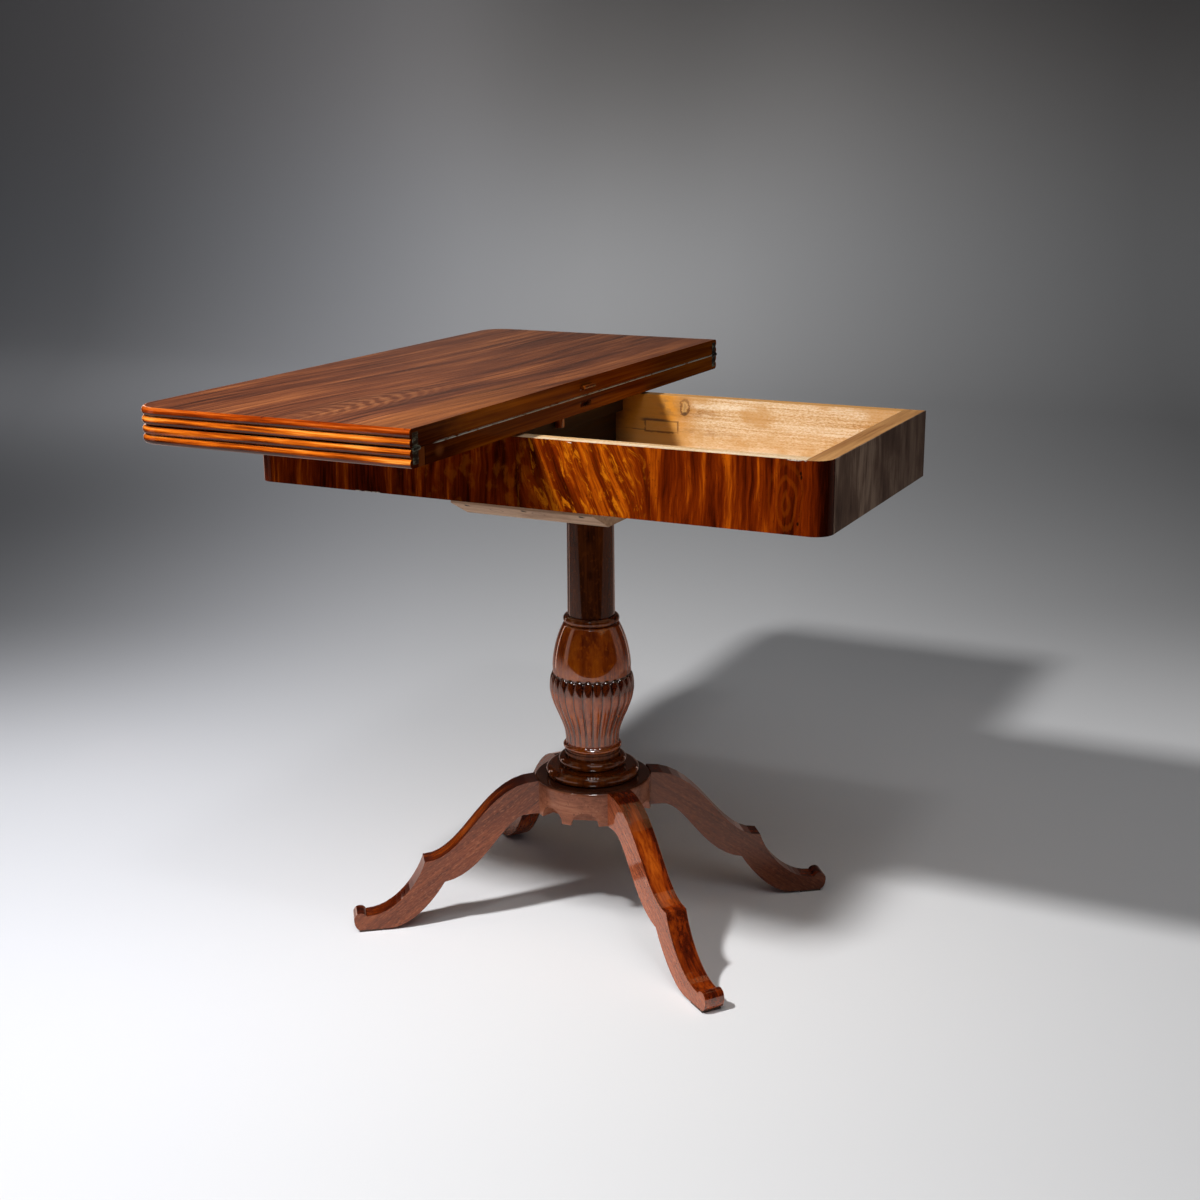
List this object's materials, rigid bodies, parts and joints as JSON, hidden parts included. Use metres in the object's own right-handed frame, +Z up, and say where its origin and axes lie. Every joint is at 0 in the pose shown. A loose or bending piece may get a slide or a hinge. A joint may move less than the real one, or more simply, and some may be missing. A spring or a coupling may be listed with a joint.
{
  "type": "games table",
  "caption": "Pedestal games table: two reeded leaves fold, then the top swivels over a storage well on a lobed pillar with sabre legs.",
  "frame": {"origin": "on the floor under the pillar's axis", "axes": "+Z up, X along the frame, -Y towards the veneered front; the top is stored swung a quarter turn off the frame, its leaves folded, as in the picture"},
  "size_m": [0.786, 0.857, 0.75],
  "materials": {
    "mahogany": "satin polished",
    "dark_mahogany": "high gloss",
    "lipping_wood": "polished",
    "veneer": "high gloss",
    "pale_wood": "raw",
    "brown_wood": "raw, aged",
    "brass": "dull patina",
    "iron": "blackened",
    "leather": "worn"
  },
  "bodies": {
    "stand": {"foot_pads": "leather", "leg_front_left": "mahogany", "leg_front_right": "mahogany", "leg_back_left": "mahogany", "leg_back_right": "mahogany", "hub": "mahogany", "leg_brace": "iron", "brace_screws": "iron", "base_moulding": "dark_mahogany", "column_vase": "dark_mahogany", "column_collar": "dark_mahogany", "column_shaft": "dark_mahogany", "tenon_wedges": "brown_wood", "bearer_board": "pale_wood", "bearer_screws": "iron", "front_rail": "pale_wood", "back_rail": "brown_wood", "left_end_rail": "brown_wood", "right_end_rail": "brown_wood", "front_veneer": "veneer", "left_end_veneer": "veneer", "right_end_veneer": "veneer", "pivot_rail": "pale_wood", "well_partition": "pale_wood", "well_floor": "pale_wood", "glue_blocks": "pale_wood", "repair_patch": "pale_wood", "glide_pads": "leather", "pivot_bush": "brass"},
    "lower_leaf": {"lower_leaf_board": "mahogany", "lower_leaf_lipping": "lipping_wood", "pivot_plate": "iron", "pivot_plate_screws": "iron", "pivot_bolt": "iron", "pivot_collar": "iron", "pivot_washer": "iron", "pivot_nut": "iron", "stop_peg": "mahogany", "lower_hinge_straps": "brass", "lower_hinge_screws": "brass", "hinge_pins": "brass"},
    "upper_leaf": {"upper_leaf_board": "mahogany", "upper_leaf_lipping": "lipping_wood", "leaf_tongue": "dark_mahogany", "upper_hinge_straps": "brass", "upper_hinge_screws": "brass"}
  },
  "joints": [
    {"name": "top_swivel", "type": "hinge", "parent": "stand", "child": "lower_leaf", "pos_m": [-0.09825, 0.09825, 0.69], "axis": [0, 0, 1], "range_deg": [0, 90]},
    {"name": "leaf_fold", "type": "hinge", "parent": "lower_leaf", "child": "upper_leaf", "pos_m": [0, 0, 0.7281], "axis": [0, 1, 0], "range_deg": [0, 180]}
  ]
}
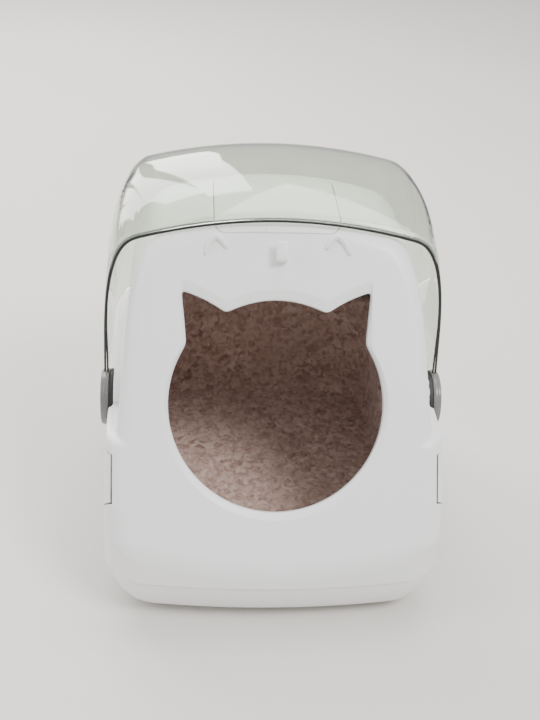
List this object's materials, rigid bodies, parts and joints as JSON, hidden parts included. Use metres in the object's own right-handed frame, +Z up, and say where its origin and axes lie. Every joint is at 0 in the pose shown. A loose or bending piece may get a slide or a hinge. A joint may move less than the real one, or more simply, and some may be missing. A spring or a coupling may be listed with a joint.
{
  "type": "cat litter box with hood",
  "caption": "Hooded cat litter box: deep tray, sloping front with a cat-head entrance, smoky clear hood that swings on side pivots, side latches and a fleece mat.",
  "frame": {"origin": "middle of the footprint, on the floor under the feet", "axes": "+Z up, the entrance faces -Y, +X to the right seen from behind the entrance looking at +Y"},
  "size_m": [0.407, 0.4918, 0.456],
  "materials": {
    "shell_white": "satin moulded, soft sheen",
    "tray_white": "satin moulded",
    "hood_smoke": "polished, smoky and see-through",
    "cap_grey": "satin grey",
    "washer_black": "matt black",
    "foot_rubber": "matt black",
    "screw_steel": "turned",
    "fleece": "deep curly pile"
  },
  "bodies": {
    "tray": {"base_tray": "tray_white", "tray_foot_1": "foot_rubber", "tray_foot_2": "foot_rubber", "tray_foot_3": "foot_rubber", "tray_foot_4": "foot_rubber", "fleece_mat": "fleece"},
    "housing": {"front_shell": "shell_white", "rear_cover": "shell_white", "scoop_hook": "shell_white", "top_hatch": "shell_white", "pivot_washer_right": "washer_black", "pivot_washer_left": "washer_black", "pivot_screw_right": "screw_steel", "pivot_screw_left": "screw_steel", "latch_pin_right": "screw_steel", "latch_pin_left": "screw_steel"},
    "hood": {"hood_shell": "hood_smoke", "pivot_cap_right": "cap_grey", "pivot_cap_left": "cap_grey"},
    "latch_right": {"side_latch_right": "shell_white"},
    "latch_left": {"side_latch_left": "shell_white"}
  },
  "joints": [
    {"name": "lift_off", "type": "slide", "parent": "tray", "child": "housing", "axis": [0, 0, 1], "range_m": [0, 0.15]},
    {"name": "hood_pivot", "type": "hinge", "parent": "housing", "child": "hood", "pos_m": [0, -0.05713, 0.2], "axis": [1, 0, 0], "range_deg": [0, 90]},
    {"name": "latch_hinge_right", "type": "hinge", "parent": "housing", "child": "latch_right", "pos_m": [0.1895, -0.13513, 0.192], "axis": [0, -1, 0], "range_deg": [0, 30]},
    {"name": "latch_hinge_left", "type": "hinge", "parent": "housing", "child": "latch_left", "pos_m": [-0.1895, -0.13513, 0.192], "axis": [0, 1, 0], "range_deg": [0, 30]}
  ]
}
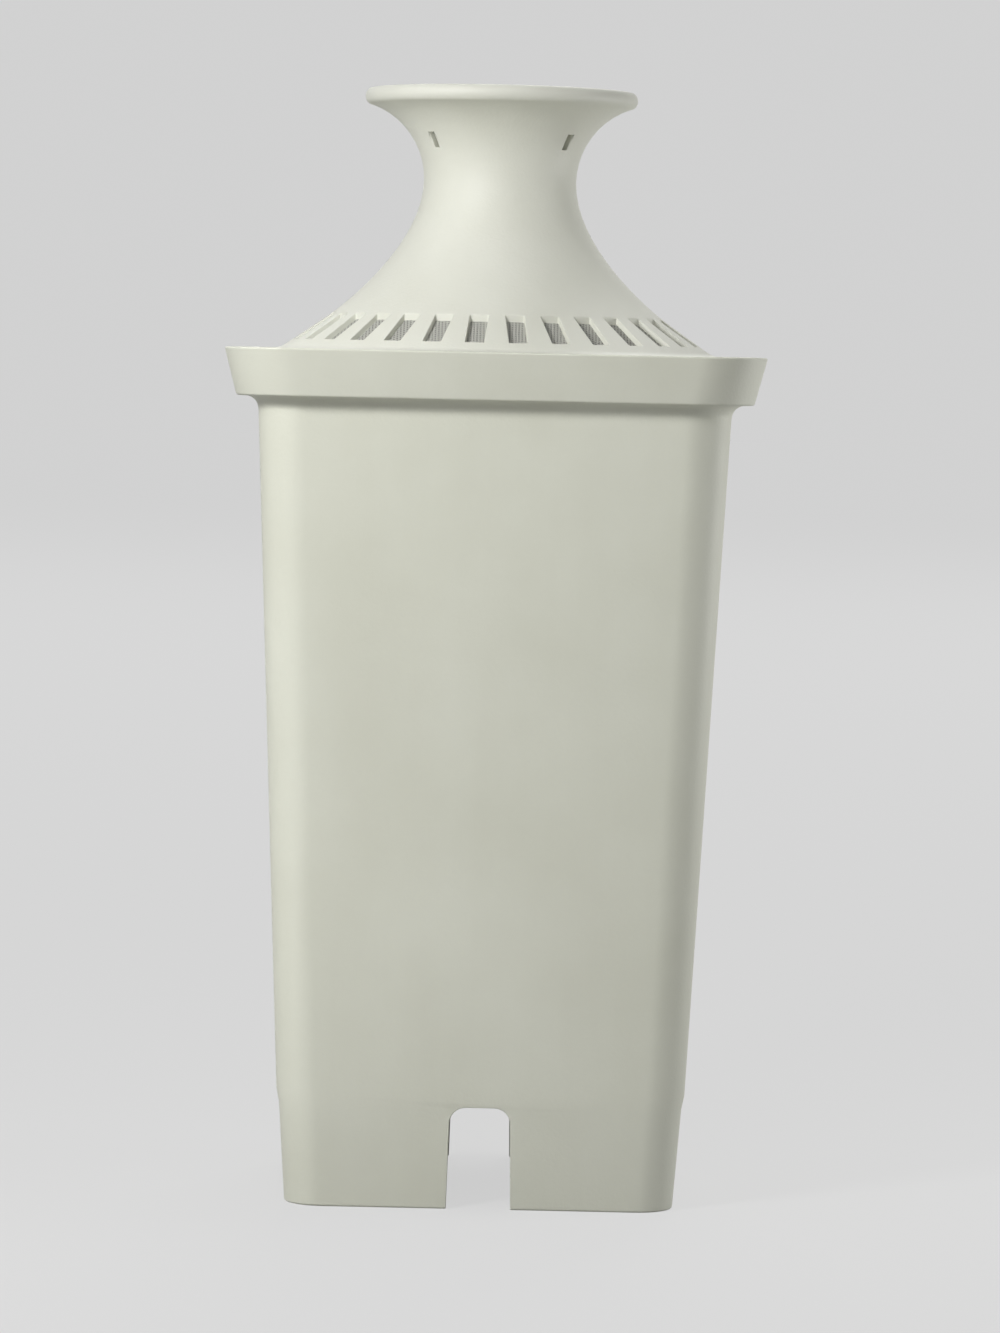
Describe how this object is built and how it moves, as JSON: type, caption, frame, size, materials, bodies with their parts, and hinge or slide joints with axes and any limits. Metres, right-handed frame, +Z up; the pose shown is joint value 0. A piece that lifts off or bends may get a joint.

* TASK TO CARRY OUT
Take the material above and return all of it exactly.

* SOLUTION FOR THIS TASK
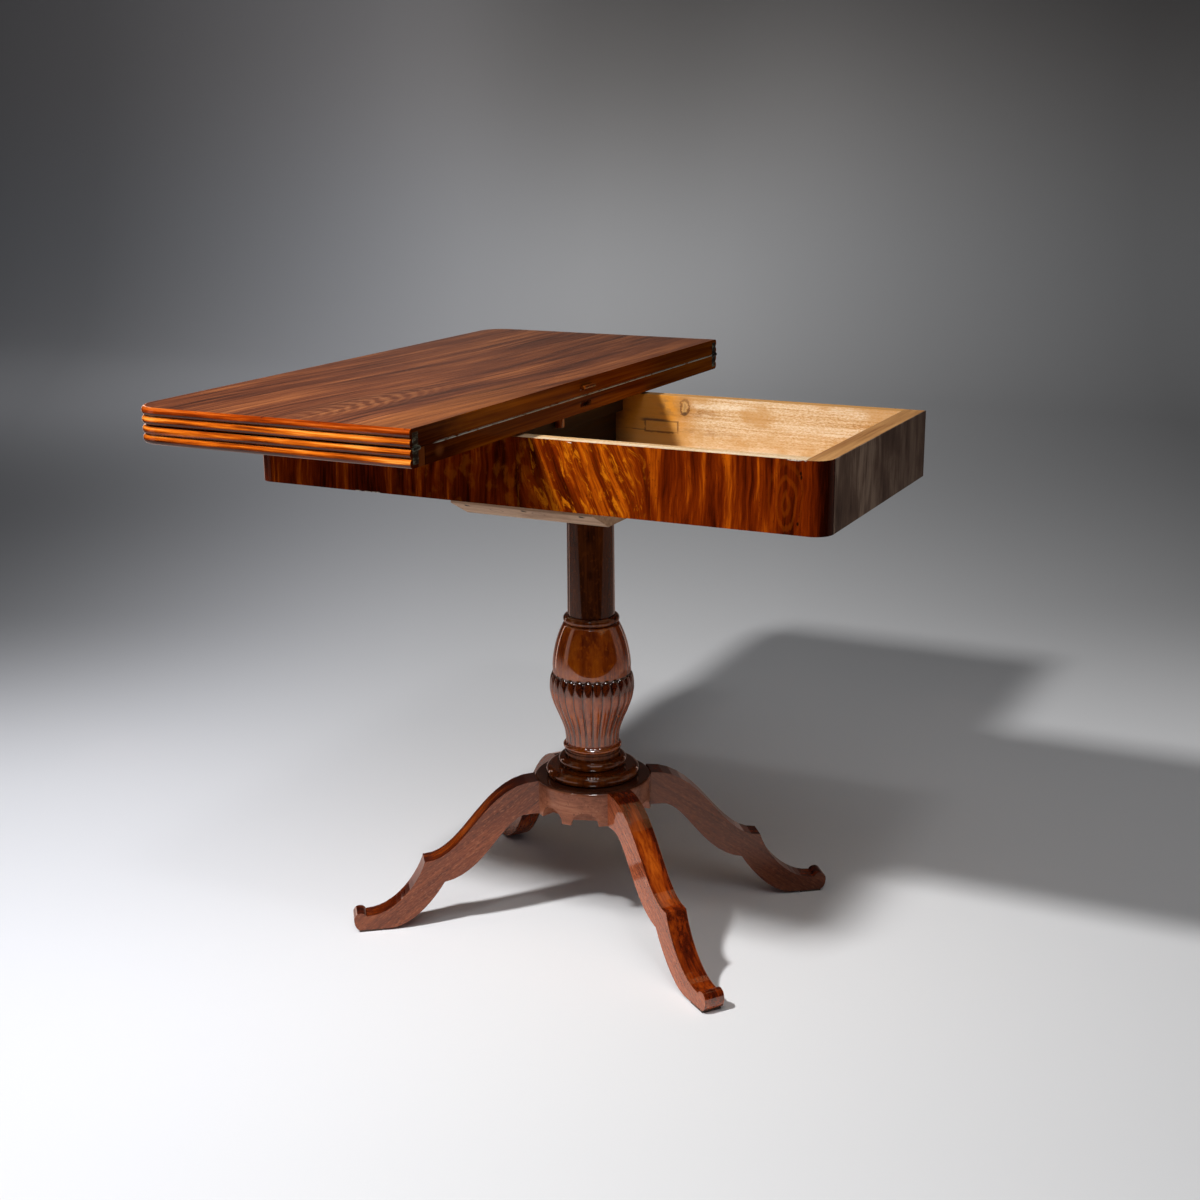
List this object's materials, rigid bodies, parts and joints as JSON, hidden parts included. Use metres in the object's own right-handed frame, +Z up, and say where its origin and axes lie. Every joint is at 0 in the pose shown. A loose or bending piece may get a slide or a hinge. A joint may move less than the real one, or more simply, and some may be missing. A spring or a coupling may be listed with a joint.
{
  "type": "games table",
  "caption": "Pedestal games table: two reeded leaves fold, then the top swivels over a storage well on a lobed pillar with sabre legs.",
  "frame": {"origin": "on the floor under the pillar's axis", "axes": "+Z up, X along the frame, -Y towards the veneered front; the top is stored swung a quarter turn off the frame, its leaves folded, as in the picture"},
  "size_m": [0.786, 0.857, 0.75],
  "materials": {
    "mahogany": "satin polished",
    "dark_mahogany": "high gloss",
    "lipping_wood": "polished",
    "veneer": "high gloss",
    "pale_wood": "raw",
    "brown_wood": "raw, aged",
    "brass": "dull patina",
    "iron": "blackened",
    "leather": "worn"
  },
  "bodies": {
    "stand": {"foot_pads": "leather", "leg_front_left": "mahogany", "leg_front_right": "mahogany", "leg_back_left": "mahogany", "leg_back_right": "mahogany", "hub": "mahogany", "leg_brace": "iron", "brace_screws": "iron", "base_moulding": "dark_mahogany", "column_vase": "dark_mahogany", "column_collar": "dark_mahogany", "column_shaft": "dark_mahogany", "tenon_wedges": "brown_wood", "bearer_board": "pale_wood", "bearer_screws": "iron", "front_rail": "pale_wood", "back_rail": "brown_wood", "left_end_rail": "brown_wood", "right_end_rail": "brown_wood", "front_veneer": "veneer", "left_end_veneer": "veneer", "right_end_veneer": "veneer", "pivot_rail": "pale_wood", "well_partition": "pale_wood", "well_floor": "pale_wood", "glue_blocks": "pale_wood", "repair_patch": "pale_wood", "glide_pads": "leather", "pivot_bush": "brass"},
    "lower_leaf": {"lower_leaf_board": "mahogany", "lower_leaf_lipping": "lipping_wood", "pivot_plate": "iron", "pivot_plate_screws": "iron", "pivot_bolt": "iron", "pivot_collar": "iron", "pivot_washer": "iron", "pivot_nut": "iron", "stop_peg": "mahogany", "lower_hinge_straps": "brass", "lower_hinge_screws": "brass", "hinge_pins": "brass"},
    "upper_leaf": {"upper_leaf_board": "mahogany", "upper_leaf_lipping": "lipping_wood", "leaf_tongue": "dark_mahogany", "upper_hinge_straps": "brass", "upper_hinge_screws": "brass"}
  },
  "joints": [
    {"name": "top_swivel", "type": "hinge", "parent": "stand", "child": "lower_leaf", "pos_m": [-0.09825, 0.09825, 0.69], "axis": [0, 0, 1], "range_deg": [0, 90]},
    {"name": "leaf_fold", "type": "hinge", "parent": "lower_leaf", "child": "upper_leaf", "pos_m": [0, 0, 0.7281], "axis": [0, 1, 0], "range_deg": [0, 180]}
  ]
}
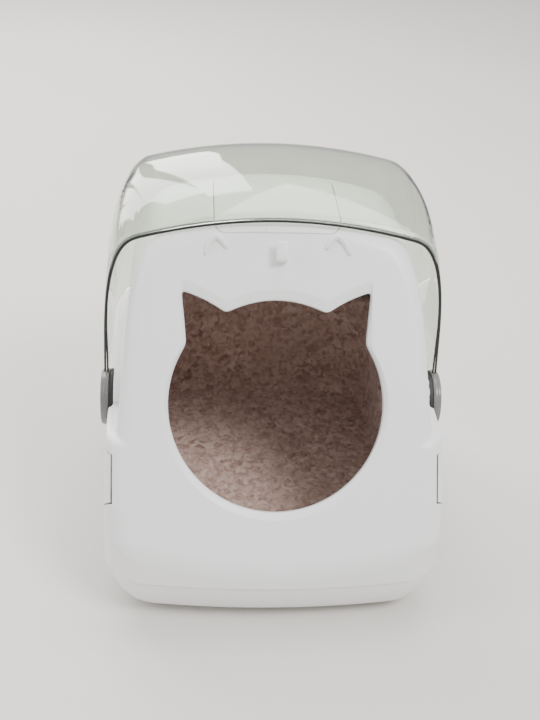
List this object's materials, rigid bodies, parts and joints as JSON, hidden parts included. Use metres in the object's own right-handed frame, +Z up, and say where its origin and axes lie. Every joint is at 0 in the pose shown. A loose or bending piece may get a slide or a hinge. A joint may move less than the real one, or more simply, and some may be missing. A spring or a coupling may be listed with a joint.
{
  "type": "cat litter box with hood",
  "caption": "Hooded cat litter box: deep tray, sloping front with a cat-head entrance, smoky clear hood that swings on side pivots, side latches and a fleece mat.",
  "frame": {"origin": "middle of the footprint, on the floor under the feet", "axes": "+Z up, the entrance faces -Y, +X to the right seen from behind the entrance looking at +Y"},
  "size_m": [0.407, 0.4918, 0.456],
  "materials": {
    "shell_white": "satin moulded, soft sheen",
    "tray_white": "satin moulded",
    "hood_smoke": "polished, smoky and see-through",
    "cap_grey": "satin grey",
    "washer_black": "matt black",
    "foot_rubber": "matt black",
    "screw_steel": "turned",
    "fleece": "deep curly pile"
  },
  "bodies": {
    "tray": {"base_tray": "tray_white", "tray_foot_1": "foot_rubber", "tray_foot_2": "foot_rubber", "tray_foot_3": "foot_rubber", "tray_foot_4": "foot_rubber", "fleece_mat": "fleece"},
    "housing": {"front_shell": "shell_white", "rear_cover": "shell_white", "scoop_hook": "shell_white", "top_hatch": "shell_white", "pivot_washer_right": "washer_black", "pivot_washer_left": "washer_black", "pivot_screw_right": "screw_steel", "pivot_screw_left": "screw_steel", "latch_pin_right": "screw_steel", "latch_pin_left": "screw_steel"},
    "hood": {"hood_shell": "hood_smoke", "pivot_cap_right": "cap_grey", "pivot_cap_left": "cap_grey"},
    "latch_right": {"side_latch_right": "shell_white"},
    "latch_left": {"side_latch_left": "shell_white"}
  },
  "joints": [
    {"name": "lift_off", "type": "slide", "parent": "tray", "child": "housing", "axis": [0, 0, 1], "range_m": [0, 0.15]},
    {"name": "hood_pivot", "type": "hinge", "parent": "housing", "child": "hood", "pos_m": [0, -0.05713, 0.2], "axis": [1, 0, 0], "range_deg": [0, 90]},
    {"name": "latch_hinge_right", "type": "hinge", "parent": "housing", "child": "latch_right", "pos_m": [0.1895, -0.13513, 0.192], "axis": [0, -1, 0], "range_deg": [0, 30]},
    {"name": "latch_hinge_left", "type": "hinge", "parent": "housing", "child": "latch_left", "pos_m": [-0.1895, -0.13513, 0.192], "axis": [0, 1, 0], "range_deg": [0, 30]}
  ]
}
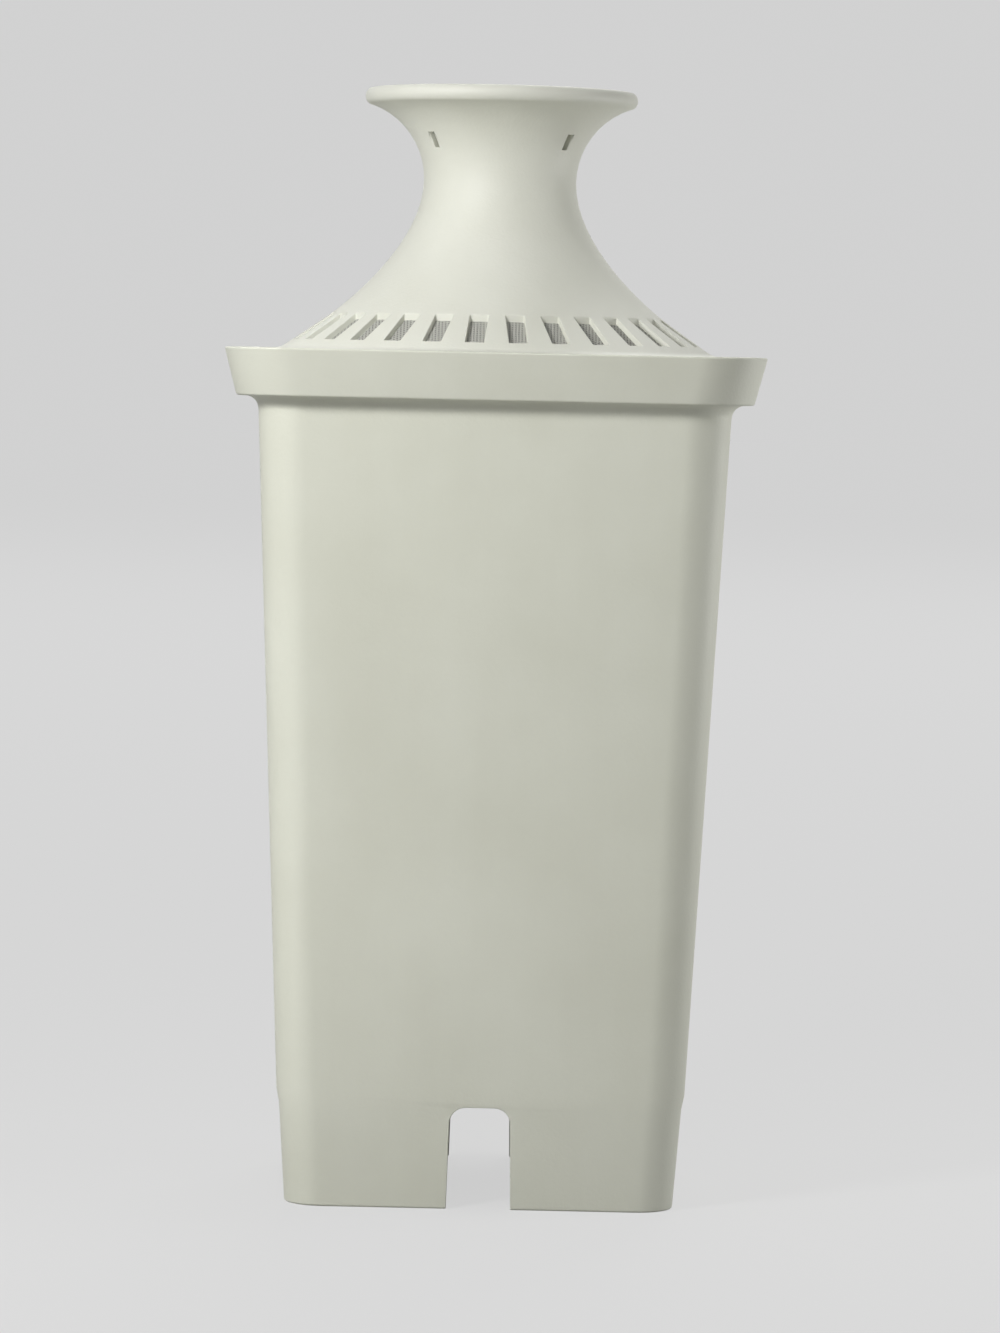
Describe how this object is built and how it moves, as JSON: type, caption, frame, size, materials, bodies with their parts, and hinge or slide joints with axes and any limits. Metres, right-handed frame, +Z up; the pose shown is joint value 0. A piece that lifts off or bends may get a joint.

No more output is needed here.